Emerging in the wake of Silk Road, and the predictable scaremongering the site’s existence generated in the mainstream media once politicians caught wind of it, in September 2012 the Bitcoin Foundation came to life. The initial idea had been floated by Gavin Andresen, Satoshi’s pick to take up the baton in his permanent absence, as early as October 2011, when he proposed the creation of a nonprofit to enhance Bitcoin’s reputation and help it gain mainstream acceptance. One year later, it was ready to roll.

Operating as a member-driven organisation, it was envisioned that the Foundation could serve a number of purposes, from interfacing with legal authorities when a central entity was needed to provide a clearinghouse for legal issues. It would centralise Bitcoin advocacy but without centralising its most critical component of all: the network itself.

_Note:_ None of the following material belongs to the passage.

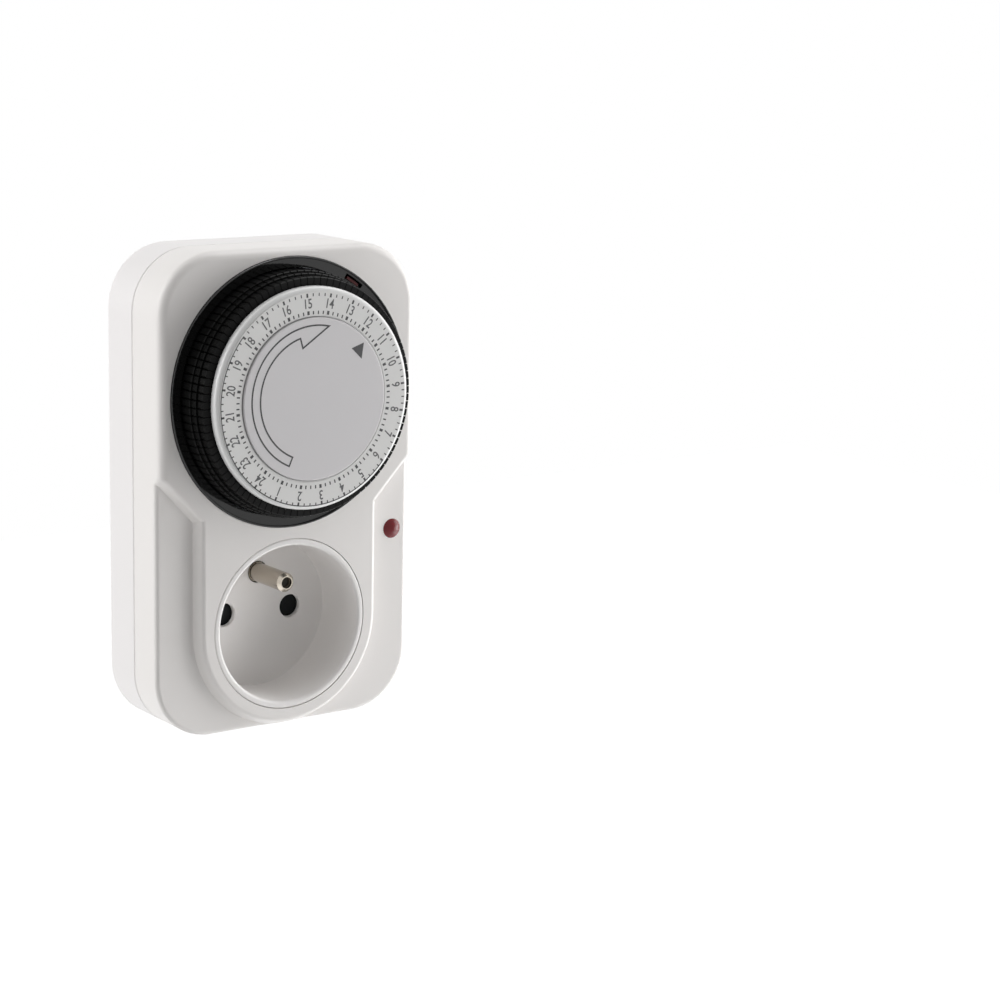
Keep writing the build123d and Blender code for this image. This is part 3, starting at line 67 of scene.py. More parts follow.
bpy.context.scene.camera = camera

# ---- studio --------------------------------------------------------------------------
# A pale floor far below the timer, which hangs on its plug, and a white surround. Large
# soft boxes stand behind it on the left, above it and on its right, and the dial shades
# the face on its left.
scene = bpy.context.scene
scene.view_settings.view_transform = "Standard"
surround_light = 0.2


def new_paint(name):
    """A material with nodes, its node tree and its Principled shader."""
    paint = bpy.data.materials.new(name)
    paint.use_nodes = True
    return paint, paint.node_tree, paint.node_tree.nodes["Principled BSDF"]


def shows_white(tree):
    """One value: 1 for what the camera, a reflection or glass sees, and 0 for soft light."""
    path = tree.nodes.new("ShaderNodeLightPath")
    seen = tree.nodes.new("ShaderNodeMath")
    seen.operation = "MAXIMUM"
    tree.links.new(path.outputs["Is Camera Ray"], seen.inputs[0])
    tree.links.new(path.outputs["Is Glossy Ray"], seen.inputs[1])
    white = tree.nodes.new("ShaderNodeMath")
    white.operation = "MAXIMUM"
    tree.links.new(seen.outputs[0], white.inputs[0])
    tree.links.new(path.outputs["Is Transmission Ray"], white.inputs[1])
    return white.outputs[0]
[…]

The launch was announced on September 27, 2012, with Gavin Andresen posting on Bitcointalk: “Please visit the Foundation website for details, and please keep in mind that nothing is set in stone; the structure of the Foundation can be changed by a vote of its members, and exactly what the Foundation does will largely depend on who is willing to step up [and] do the work.”

A Foundation Is Formed

The initial members of the Bitcoin Foundation comprised a selection of well-known industry figures in the form of CoinLab co-founder Peter Vessenes, who became the first Executive Director; Gavin Andresen as Chief Scientist; Roger Ver; Mark Karpelès; Charlie Shrem; and attorney and Bitcoin advocate Patrick Murck. With the Foundation formed, the team got to work with the mandate to “standardize, protect and promote the use of Bitcoin cryptographic money for the benefit of users worldwide.”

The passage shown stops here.